═════ DATA ROWS ═════

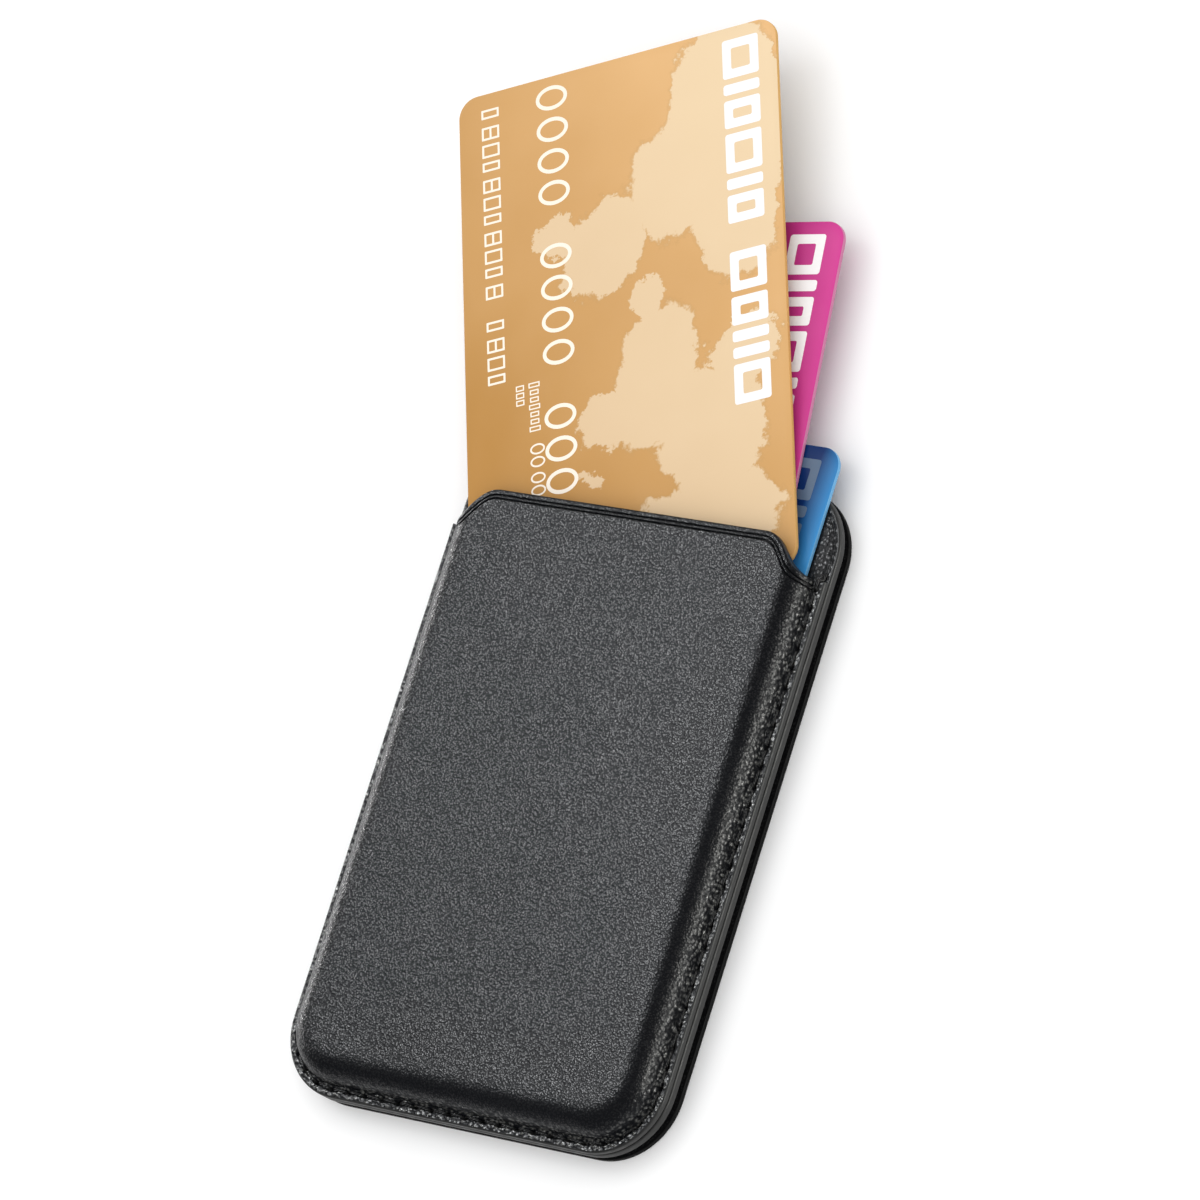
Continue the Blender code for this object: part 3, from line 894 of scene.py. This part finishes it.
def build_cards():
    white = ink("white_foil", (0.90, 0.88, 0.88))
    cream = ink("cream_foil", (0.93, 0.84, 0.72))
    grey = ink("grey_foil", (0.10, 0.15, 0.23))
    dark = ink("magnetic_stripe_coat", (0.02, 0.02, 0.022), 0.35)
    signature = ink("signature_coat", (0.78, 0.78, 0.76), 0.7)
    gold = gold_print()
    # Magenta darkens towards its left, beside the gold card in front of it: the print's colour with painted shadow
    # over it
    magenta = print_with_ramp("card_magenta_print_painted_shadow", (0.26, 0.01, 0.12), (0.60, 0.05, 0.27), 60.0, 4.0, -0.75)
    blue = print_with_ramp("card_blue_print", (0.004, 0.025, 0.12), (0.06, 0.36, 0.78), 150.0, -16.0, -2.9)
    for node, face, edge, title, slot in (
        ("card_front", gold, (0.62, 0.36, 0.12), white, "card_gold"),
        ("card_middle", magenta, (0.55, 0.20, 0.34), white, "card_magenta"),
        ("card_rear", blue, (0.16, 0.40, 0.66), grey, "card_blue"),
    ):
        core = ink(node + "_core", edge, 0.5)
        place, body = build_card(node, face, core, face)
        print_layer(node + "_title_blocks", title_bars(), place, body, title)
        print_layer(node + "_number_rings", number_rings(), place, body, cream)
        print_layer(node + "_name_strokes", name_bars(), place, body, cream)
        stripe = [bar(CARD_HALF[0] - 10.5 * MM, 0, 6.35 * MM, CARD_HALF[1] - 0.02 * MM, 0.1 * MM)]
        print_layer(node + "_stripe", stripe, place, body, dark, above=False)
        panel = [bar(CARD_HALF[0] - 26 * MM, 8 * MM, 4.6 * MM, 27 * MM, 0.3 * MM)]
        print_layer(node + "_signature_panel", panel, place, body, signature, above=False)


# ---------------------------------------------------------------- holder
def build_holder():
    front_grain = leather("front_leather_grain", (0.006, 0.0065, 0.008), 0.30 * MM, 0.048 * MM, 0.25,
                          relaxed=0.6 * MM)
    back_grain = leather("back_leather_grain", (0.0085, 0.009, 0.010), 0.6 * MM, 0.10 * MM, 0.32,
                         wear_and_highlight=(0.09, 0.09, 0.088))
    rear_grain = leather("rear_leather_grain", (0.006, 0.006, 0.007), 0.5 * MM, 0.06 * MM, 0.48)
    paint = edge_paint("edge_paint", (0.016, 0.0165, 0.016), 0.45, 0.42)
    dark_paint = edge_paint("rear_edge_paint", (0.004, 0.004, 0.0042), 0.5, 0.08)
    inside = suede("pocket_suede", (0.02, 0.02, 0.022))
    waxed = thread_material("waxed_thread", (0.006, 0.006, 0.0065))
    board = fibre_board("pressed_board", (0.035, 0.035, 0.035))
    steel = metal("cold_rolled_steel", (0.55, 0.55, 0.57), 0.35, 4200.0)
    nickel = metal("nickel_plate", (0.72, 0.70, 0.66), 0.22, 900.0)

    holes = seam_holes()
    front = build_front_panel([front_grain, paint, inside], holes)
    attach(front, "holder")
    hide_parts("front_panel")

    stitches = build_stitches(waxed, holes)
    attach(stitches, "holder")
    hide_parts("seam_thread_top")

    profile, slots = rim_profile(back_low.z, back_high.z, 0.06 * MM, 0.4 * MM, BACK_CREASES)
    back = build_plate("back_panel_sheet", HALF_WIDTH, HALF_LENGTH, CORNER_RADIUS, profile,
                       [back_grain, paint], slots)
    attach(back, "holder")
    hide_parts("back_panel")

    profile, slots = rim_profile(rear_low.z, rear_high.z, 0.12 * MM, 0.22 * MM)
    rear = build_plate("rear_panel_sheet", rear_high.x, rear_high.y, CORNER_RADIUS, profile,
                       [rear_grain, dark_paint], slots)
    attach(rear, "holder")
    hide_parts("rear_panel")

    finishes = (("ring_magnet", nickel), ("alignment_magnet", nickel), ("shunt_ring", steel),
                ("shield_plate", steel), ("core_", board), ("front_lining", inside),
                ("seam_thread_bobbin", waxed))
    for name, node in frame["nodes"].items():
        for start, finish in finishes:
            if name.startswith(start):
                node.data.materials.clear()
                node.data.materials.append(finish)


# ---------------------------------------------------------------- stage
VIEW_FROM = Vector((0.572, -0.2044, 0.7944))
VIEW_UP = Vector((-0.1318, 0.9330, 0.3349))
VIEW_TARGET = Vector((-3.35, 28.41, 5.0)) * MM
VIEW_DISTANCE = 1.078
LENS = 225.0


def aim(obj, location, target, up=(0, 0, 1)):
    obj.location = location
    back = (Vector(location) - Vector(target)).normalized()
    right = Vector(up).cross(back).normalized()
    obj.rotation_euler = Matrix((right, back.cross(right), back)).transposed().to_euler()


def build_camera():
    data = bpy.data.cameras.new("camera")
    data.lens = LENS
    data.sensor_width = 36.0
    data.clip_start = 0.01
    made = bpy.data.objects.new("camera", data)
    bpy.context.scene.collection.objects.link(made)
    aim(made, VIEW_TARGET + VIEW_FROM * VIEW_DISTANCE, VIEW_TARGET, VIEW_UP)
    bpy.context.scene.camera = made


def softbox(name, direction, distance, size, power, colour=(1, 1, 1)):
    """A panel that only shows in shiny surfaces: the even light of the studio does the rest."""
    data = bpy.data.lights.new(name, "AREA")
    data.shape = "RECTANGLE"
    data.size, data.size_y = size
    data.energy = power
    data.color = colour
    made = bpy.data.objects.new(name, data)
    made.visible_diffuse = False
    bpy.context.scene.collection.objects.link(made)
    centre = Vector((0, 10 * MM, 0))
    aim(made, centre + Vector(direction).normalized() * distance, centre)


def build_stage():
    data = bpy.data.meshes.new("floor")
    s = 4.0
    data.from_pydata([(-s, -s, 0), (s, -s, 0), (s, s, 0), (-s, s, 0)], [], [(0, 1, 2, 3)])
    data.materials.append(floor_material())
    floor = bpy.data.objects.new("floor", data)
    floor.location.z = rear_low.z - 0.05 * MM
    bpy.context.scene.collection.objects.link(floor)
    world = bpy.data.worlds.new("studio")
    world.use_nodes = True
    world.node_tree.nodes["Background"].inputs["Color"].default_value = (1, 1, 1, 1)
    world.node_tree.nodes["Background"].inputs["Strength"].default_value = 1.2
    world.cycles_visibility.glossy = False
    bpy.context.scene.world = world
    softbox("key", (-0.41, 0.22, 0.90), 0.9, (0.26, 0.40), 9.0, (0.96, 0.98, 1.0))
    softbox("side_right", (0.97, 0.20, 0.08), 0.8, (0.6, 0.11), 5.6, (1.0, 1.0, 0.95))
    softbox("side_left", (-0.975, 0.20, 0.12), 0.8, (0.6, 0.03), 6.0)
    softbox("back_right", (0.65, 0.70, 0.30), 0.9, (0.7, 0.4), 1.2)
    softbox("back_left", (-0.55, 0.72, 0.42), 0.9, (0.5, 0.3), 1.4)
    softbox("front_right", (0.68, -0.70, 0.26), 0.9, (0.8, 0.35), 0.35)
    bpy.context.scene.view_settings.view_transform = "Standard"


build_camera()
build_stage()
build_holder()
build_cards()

═════
═════ DATA ROWS ═════

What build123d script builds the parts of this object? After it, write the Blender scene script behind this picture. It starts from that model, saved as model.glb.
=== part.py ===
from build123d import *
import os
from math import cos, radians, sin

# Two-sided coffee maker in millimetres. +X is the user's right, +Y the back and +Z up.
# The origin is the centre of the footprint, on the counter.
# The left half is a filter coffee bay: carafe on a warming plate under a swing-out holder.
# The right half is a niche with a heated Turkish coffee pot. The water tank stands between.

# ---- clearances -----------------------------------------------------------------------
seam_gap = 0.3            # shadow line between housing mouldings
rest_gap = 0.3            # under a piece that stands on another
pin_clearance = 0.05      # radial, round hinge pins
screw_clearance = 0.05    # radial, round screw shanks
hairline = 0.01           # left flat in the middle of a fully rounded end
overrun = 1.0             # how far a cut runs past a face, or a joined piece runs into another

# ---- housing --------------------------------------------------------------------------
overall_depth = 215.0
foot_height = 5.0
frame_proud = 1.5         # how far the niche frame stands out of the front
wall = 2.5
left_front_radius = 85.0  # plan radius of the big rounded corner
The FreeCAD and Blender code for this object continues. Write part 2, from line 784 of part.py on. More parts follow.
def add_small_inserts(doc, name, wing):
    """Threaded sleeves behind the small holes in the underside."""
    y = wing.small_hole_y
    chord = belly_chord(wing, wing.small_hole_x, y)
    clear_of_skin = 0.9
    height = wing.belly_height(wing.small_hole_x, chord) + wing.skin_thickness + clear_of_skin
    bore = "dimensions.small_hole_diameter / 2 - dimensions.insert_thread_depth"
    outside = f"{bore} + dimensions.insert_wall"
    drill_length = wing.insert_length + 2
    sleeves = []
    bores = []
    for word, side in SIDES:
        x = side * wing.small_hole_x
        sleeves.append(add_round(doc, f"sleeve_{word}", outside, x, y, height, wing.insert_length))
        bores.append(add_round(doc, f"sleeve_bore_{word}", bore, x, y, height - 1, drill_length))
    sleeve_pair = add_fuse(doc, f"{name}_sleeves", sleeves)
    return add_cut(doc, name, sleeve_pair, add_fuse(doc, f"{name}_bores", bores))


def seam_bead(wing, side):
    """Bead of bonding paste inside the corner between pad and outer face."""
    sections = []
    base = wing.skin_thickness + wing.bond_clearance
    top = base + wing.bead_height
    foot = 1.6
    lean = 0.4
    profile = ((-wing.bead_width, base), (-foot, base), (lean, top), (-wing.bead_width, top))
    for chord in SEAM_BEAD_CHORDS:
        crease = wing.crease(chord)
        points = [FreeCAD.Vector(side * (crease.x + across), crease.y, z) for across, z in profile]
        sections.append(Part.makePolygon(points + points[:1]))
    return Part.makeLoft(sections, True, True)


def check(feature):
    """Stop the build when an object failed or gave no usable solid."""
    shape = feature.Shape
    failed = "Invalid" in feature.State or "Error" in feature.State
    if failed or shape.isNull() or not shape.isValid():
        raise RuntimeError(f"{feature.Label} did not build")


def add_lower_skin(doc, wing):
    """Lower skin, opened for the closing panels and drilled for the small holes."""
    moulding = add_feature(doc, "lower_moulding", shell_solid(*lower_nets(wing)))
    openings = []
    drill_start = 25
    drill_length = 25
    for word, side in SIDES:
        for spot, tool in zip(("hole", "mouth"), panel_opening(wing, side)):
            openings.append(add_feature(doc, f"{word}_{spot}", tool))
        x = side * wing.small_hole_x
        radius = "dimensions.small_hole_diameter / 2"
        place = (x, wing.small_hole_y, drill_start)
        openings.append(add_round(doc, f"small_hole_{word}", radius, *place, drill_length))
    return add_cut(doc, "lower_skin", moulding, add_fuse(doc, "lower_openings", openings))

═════

### REQUIRED WORK
Show the lines of the material that contain the word "stitches".

### TASK ANSWER
    stitches = build_stitches(waxed, holes)
    attach(stitches, "holder")